======== INFORMATION PROVIDED ========
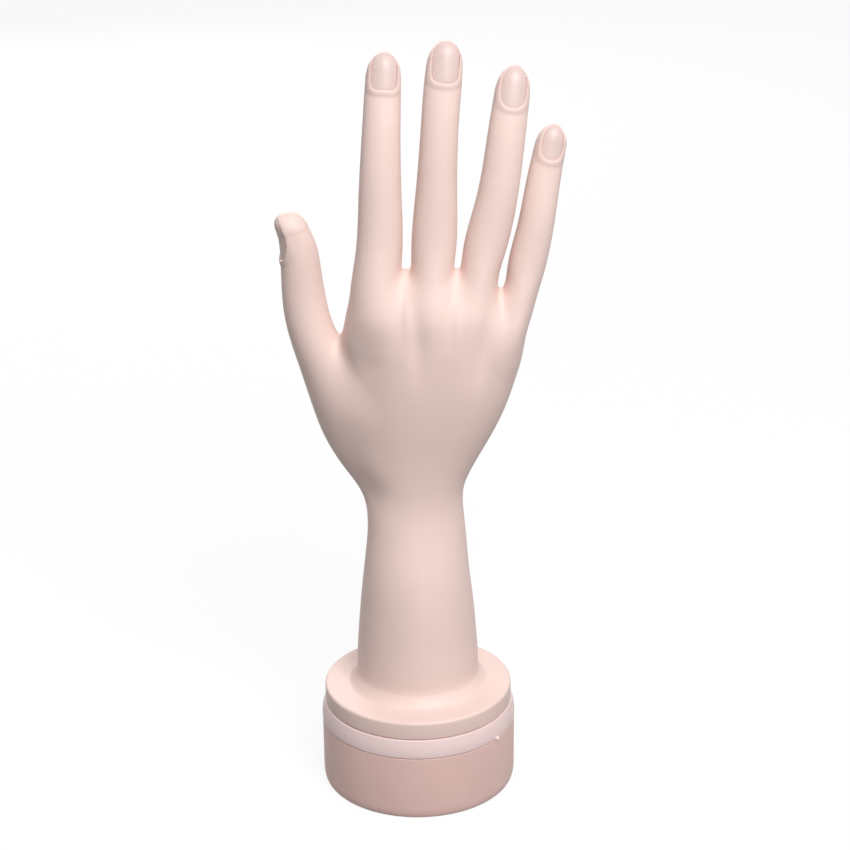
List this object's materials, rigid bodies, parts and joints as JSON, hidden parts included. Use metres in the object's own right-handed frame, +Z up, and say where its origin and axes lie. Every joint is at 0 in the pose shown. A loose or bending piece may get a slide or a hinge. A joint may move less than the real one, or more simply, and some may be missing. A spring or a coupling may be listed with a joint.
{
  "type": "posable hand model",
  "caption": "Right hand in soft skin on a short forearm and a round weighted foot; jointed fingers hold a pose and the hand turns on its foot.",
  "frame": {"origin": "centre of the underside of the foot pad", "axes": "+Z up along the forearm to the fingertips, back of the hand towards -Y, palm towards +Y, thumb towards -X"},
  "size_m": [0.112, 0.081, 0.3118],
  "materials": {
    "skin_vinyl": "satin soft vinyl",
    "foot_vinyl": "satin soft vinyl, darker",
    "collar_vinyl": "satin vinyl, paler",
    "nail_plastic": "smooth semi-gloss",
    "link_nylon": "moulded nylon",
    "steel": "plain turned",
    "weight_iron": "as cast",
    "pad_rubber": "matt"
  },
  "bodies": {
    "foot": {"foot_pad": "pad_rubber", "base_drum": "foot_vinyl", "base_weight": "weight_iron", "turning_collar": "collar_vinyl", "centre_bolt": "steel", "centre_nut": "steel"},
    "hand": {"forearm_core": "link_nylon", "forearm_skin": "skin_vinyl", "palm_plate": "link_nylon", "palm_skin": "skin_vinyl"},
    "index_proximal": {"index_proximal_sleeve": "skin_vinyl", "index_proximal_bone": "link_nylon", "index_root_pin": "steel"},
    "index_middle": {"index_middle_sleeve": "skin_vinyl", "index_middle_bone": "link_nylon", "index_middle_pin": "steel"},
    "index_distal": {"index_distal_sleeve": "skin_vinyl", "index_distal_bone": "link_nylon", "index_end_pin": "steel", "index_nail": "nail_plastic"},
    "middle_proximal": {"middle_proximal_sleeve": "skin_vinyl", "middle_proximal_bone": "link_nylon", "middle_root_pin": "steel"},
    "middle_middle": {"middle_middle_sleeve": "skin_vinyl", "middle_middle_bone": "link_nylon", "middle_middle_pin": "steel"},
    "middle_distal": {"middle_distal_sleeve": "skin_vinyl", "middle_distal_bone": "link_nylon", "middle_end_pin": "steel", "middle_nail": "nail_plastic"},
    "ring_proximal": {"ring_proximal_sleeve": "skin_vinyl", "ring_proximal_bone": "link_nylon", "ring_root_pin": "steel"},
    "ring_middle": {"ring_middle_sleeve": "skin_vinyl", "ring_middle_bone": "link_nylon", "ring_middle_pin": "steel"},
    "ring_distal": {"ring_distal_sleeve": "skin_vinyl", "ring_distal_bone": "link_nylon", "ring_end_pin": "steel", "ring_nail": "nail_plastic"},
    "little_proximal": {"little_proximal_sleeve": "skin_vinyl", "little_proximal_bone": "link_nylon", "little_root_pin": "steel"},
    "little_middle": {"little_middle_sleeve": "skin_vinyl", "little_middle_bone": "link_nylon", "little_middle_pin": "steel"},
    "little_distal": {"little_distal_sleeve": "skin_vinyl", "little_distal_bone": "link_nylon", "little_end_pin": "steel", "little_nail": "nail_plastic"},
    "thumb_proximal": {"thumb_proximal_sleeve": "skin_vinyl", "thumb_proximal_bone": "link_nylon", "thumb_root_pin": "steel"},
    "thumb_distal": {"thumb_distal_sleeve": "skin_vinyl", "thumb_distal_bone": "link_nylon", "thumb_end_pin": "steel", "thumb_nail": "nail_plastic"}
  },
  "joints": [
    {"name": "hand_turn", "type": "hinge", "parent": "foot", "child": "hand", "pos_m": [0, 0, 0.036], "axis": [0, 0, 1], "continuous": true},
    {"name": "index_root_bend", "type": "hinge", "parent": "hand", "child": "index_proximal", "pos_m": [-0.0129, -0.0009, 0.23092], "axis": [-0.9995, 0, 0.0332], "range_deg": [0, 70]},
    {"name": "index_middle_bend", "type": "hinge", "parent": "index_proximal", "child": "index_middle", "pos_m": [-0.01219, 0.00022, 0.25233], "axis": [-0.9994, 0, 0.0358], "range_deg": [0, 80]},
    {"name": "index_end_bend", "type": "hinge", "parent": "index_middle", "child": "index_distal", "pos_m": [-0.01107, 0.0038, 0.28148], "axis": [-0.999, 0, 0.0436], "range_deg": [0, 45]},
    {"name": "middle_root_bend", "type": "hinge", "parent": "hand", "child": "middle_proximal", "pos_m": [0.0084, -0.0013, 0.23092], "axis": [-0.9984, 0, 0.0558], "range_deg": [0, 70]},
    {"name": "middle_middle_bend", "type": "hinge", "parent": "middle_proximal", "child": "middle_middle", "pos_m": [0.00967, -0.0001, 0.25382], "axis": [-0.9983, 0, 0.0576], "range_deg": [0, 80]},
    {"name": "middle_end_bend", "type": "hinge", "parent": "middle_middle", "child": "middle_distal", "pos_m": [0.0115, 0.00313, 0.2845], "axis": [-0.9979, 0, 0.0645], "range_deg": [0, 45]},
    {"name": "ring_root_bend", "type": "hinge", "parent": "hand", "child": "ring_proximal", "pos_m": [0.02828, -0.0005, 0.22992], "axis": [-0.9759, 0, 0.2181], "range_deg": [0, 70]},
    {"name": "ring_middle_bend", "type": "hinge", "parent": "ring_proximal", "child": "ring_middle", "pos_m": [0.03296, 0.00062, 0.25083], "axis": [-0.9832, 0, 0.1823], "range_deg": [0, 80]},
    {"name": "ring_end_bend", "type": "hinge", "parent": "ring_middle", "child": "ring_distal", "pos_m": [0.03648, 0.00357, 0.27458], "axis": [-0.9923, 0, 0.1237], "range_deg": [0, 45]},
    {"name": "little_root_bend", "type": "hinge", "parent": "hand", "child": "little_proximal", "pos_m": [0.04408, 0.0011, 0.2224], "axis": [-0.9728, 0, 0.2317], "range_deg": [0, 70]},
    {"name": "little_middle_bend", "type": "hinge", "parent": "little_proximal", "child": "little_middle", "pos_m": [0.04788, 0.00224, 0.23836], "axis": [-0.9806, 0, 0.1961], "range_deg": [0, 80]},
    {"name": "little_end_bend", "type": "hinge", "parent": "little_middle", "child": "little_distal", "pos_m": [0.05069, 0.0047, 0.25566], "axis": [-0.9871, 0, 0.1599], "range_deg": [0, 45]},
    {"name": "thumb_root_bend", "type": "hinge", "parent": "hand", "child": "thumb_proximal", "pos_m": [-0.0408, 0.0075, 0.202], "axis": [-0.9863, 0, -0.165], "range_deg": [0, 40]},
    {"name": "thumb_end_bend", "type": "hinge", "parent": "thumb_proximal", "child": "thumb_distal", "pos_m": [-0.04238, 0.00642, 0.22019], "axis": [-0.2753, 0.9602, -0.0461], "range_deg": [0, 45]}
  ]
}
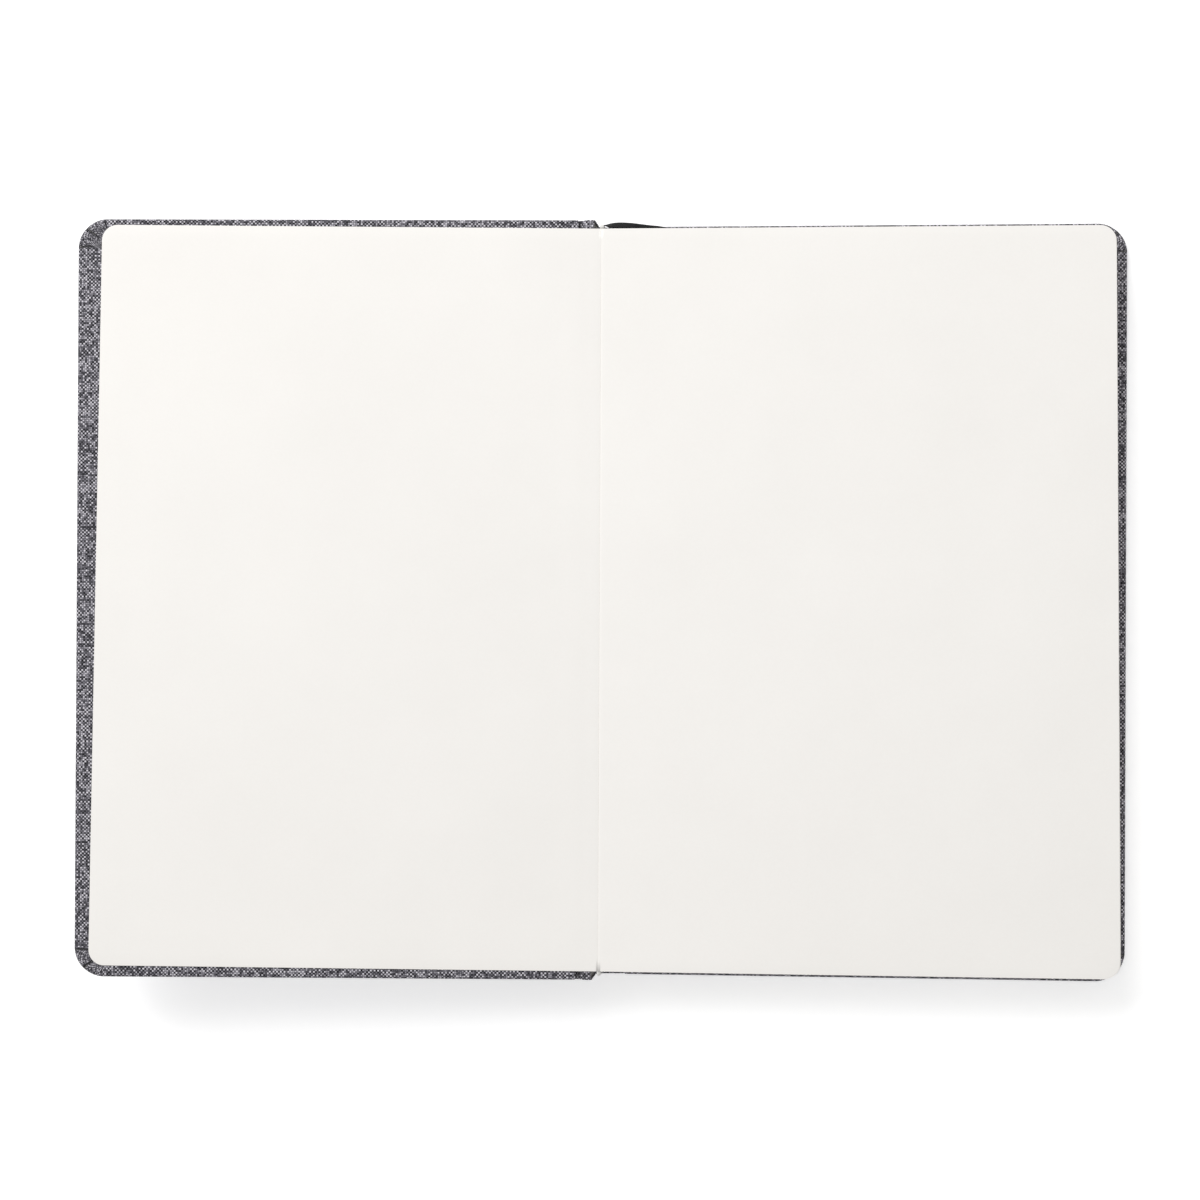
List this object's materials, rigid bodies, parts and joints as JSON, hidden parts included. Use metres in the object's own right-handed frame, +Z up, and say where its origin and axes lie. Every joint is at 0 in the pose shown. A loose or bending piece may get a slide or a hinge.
========
WHAT IS BEING ASKED: Please quote the records above exactly, without skipping a line.

EXPECTED ANSWER:
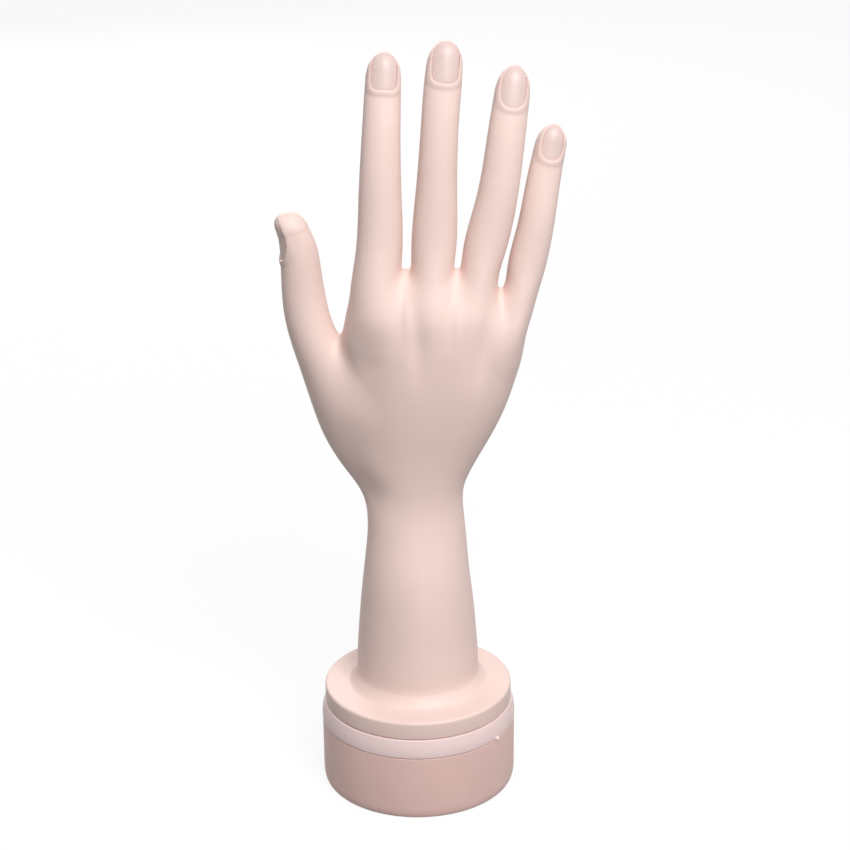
List this object's materials, rigid bodies, parts and joints as JSON, hidden parts included. Use metres in the object's own right-handed frame, +Z up, and say where its origin and axes lie. Every joint is at 0 in the pose shown. A loose or bending piece may get a slide or a hinge. A joint may move less than the real one, or more simply, and some may be missing. A spring or a coupling may be listed with a joint.
{
  "type": "posable hand model",
  "caption": "Right hand in soft skin on a short forearm and a round weighted foot; jointed fingers hold a pose and the hand turns on its foot.",
  "frame": {"origin": "centre of the underside of the foot pad", "axes": "+Z up along the forearm to the fingertips, back of the hand towards -Y, palm towards +Y, thumb towards -X"},
  "size_m": [0.112, 0.081, 0.3118],
  "materials": {
    "skin_vinyl": "satin soft vinyl",
    "foot_vinyl": "satin soft vinyl, darker",
    "collar_vinyl": "satin vinyl, paler",
    "nail_plastic": "smooth semi-gloss",
    "link_nylon": "moulded nylon",
    "steel": "plain turned",
    "weight_iron": "as cast",
    "pad_rubber": "matt"
  },
  "bodies": {
    "foot": {"foot_pad": "pad_rubber", "base_drum": "foot_vinyl", "base_weight": "weight_iron", "turning_collar": "collar_vinyl", "centre_bolt": "steel", "centre_nut": "steel"},
    "hand": {"forearm_core": "link_nylon", "forearm_skin": "skin_vinyl", "palm_plate": "link_nylon", "palm_skin": "skin_vinyl"},
    "index_proximal": {"index_proximal_sleeve": "skin_vinyl", "index_proximal_bone": "link_nylon", "index_root_pin": "steel"},
    "index_middle": {"index_middle_sleeve": "skin_vinyl", "index_middle_bone": "link_nylon", "index_middle_pin": "steel"},
    "index_distal": {"index_distal_sleeve": "skin_vinyl", "index_distal_bone": "link_nylon", "index_end_pin": "steel", "index_nail": "nail_plastic"},
    "middle_proximal": {"middle_proximal_sleeve": "skin_vinyl", "middle_proximal_bone": "link_nylon", "middle_root_pin": "steel"},
    "middle_middle": {"middle_middle_sleeve": "skin_vinyl", "middle_middle_bone": "link_nylon", "middle_middle_pin": "steel"},
    "middle_distal": {"middle_distal_sleeve": "skin_vinyl", "middle_distal_bone": "link_nylon", "middle_end_pin": "steel", "middle_nail": "nail_plastic"},
    "ring_proximal": {"ring_proximal_sleeve": "skin_vinyl", "ring_proximal_bone": "link_nylon", "ring_root_pin": "steel"},
    "ring_middle": {"ring_middle_sleeve": "skin_vinyl", "ring_middle_bone": "link_nylon", "ring_middle_pin": "steel"},
    "ring_distal": {"ring_distal_sleeve": "skin_vinyl", "ring_distal_bone": "link_nylon", "ring_end_pin": "steel", "ring_nail": "nail_plastic"},
    "little_proximal": {"little_proximal_sleeve": "skin_vinyl", "little_proximal_bone": "link_nylon", "little_root_pin": "steel"},
    "little_middle": {"little_middle_sleeve": "skin_vinyl", "little_middle_bone": "link_nylon", "little_middle_pin": "steel"},
    "little_distal": {"little_distal_sleeve": "skin_vinyl", "little_distal_bone": "link_nylon", "little_end_pin": "steel", "little_nail": "nail_plastic"},
    "thumb_proximal": {"thumb_proximal_sleeve": "skin_vinyl", "thumb_proximal_bone": "link_nylon", "thumb_root_pin": "steel"},
    "thumb_distal": {"thumb_distal_sleeve": "skin_vinyl", "thumb_distal_bone": "link_nylon", "thumb_end_pin": "steel", "thumb_nail": "nail_plastic"}
  },
  "joints": [
    {"name": "hand_turn", "type": "hinge", "parent": "foot", "child": "hand", "pos_m": [0, 0, 0.036], "axis": [0, 0, 1], "continuous": true},
    {"name": "index_root_bend", "type": "hinge", "parent": "hand", "child": "index_proximal", "pos_m": [-0.0129, -0.0009, 0.23092], "axis": [-0.9995, 0, 0.0332], "range_deg": [0, 70]},
    {"name": "index_middle_bend", "type": "hinge", "parent": "index_proximal", "child": "index_middle", "pos_m": [-0.01219, 0.00022, 0.25233], "axis": [-0.9994, 0, 0.0358], "range_deg": [0, 80]},
    {"name": "index_end_bend", "type": "hinge", "parent": "index_middle", "child": "index_distal", "pos_m": [-0.01107, 0.0038, 0.28148], "axis": [-0.999, 0, 0.0436], "range_deg": [0, 45]},
    {"name": "middle_root_bend", "type": "hinge", "parent": "hand", "child": "middle_proximal", "pos_m": [0.0084, -0.0013, 0.23092], "axis": [-0.9984, 0, 0.0558], "range_deg": [0, 70]},
    {"name": "middle_middle_bend", "type": "hinge", "parent": "middle_proximal", "child": "middle_middle", "pos_m": [0.00967, -0.0001, 0.25382], "axis": [-0.9983, 0, 0.0576], "range_deg": [0, 80]},
    {"name": "middle_end_bend", "type": "hinge", "parent": "middle_middle", "child": "middle_distal", "pos_m": [0.0115, 0.00313, 0.2845], "axis": [-0.9979, 0, 0.0645], "range_deg": [0, 45]},
    {"name": "ring_root_bend", "type": "hinge", "parent": "hand", "child": "ring_proximal", "pos_m": [0.02828, -0.0005, 0.22992], "axis": [-0.9759, 0, 0.2181], "range_deg": [0, 70]},
    {"name": "ring_middle_bend", "type": "hinge", "parent": "ring_proximal", "child": "ring_middle", "pos_m": [0.03296, 0.00062, 0.25083], "axis": [-0.9832, 0, 0.1823], "range_deg": [0, 80]},
    {"name": "ring_end_bend", "type": "hinge", "parent": "ring_middle", "child": "ring_distal", "pos_m": [0.03648, 0.00357, 0.27458], "axis": [-0.9923, 0, 0.1237], "range_deg": [0, 45]},
    {"name": "little_root_bend", "type": "hinge", "parent": "hand", "child": "little_proximal", "pos_m": [0.04408, 0.0011, 0.2224], "axis": [-0.9728, 0, 0.2317], "range_deg": [0, 70]},
    {"name": "little_middle_bend", "type": "hinge", "parent": "little_proximal", "child": "little_middle", "pos_m": [0.04788, 0.00224, 0.23836], "axis": [-0.9806, 0, 0.1961], "range_deg": [0, 80]},
    {"name": "little_end_bend", "type": "hinge", "parent": "little_middle", "child": "little_distal", "pos_m": [0.05069, 0.0047, 0.25566], "axis": [-0.9871, 0, 0.1599], "range_deg": [0, 45]},
    {"name": "thumb_root_bend", "type": "hinge", "parent": "hand", "child": "thumb_proximal", "pos_m": [-0.0408, 0.0075, 0.202], "axis": [-0.9863, 0, -0.165], "range_deg": [0, 40]},
    {"name": "thumb_end_bend", "type": "hinge", "parent": "thumb_proximal", "child": "thumb_distal", "pos_m": [-0.04238, 0.00642, 0.22019], "axis": [-0.2753, 0.9602, -0.0461], "range_deg": [0, 45]}
  ]
}
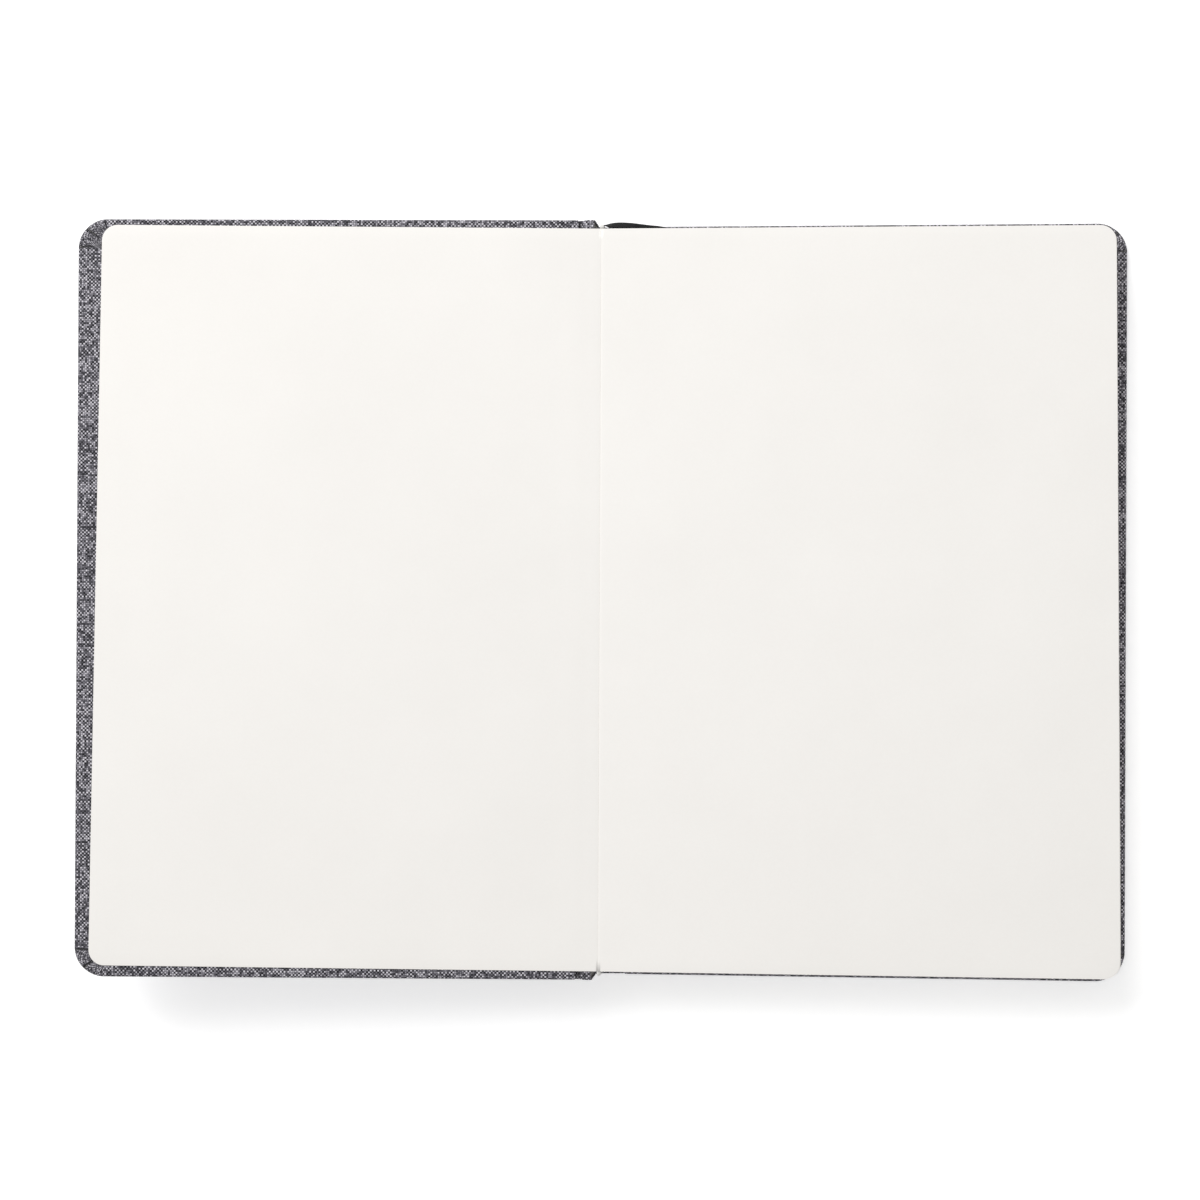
List this object's materials, rigid bodies, parts and joints as JSON, hidden parts included. Use metres in the object's own right-handed frame, +Z up, and say where its origin and axes lie. Every joint is at 0 in the pose shown. A loose or bending piece may get a slide or a hinge.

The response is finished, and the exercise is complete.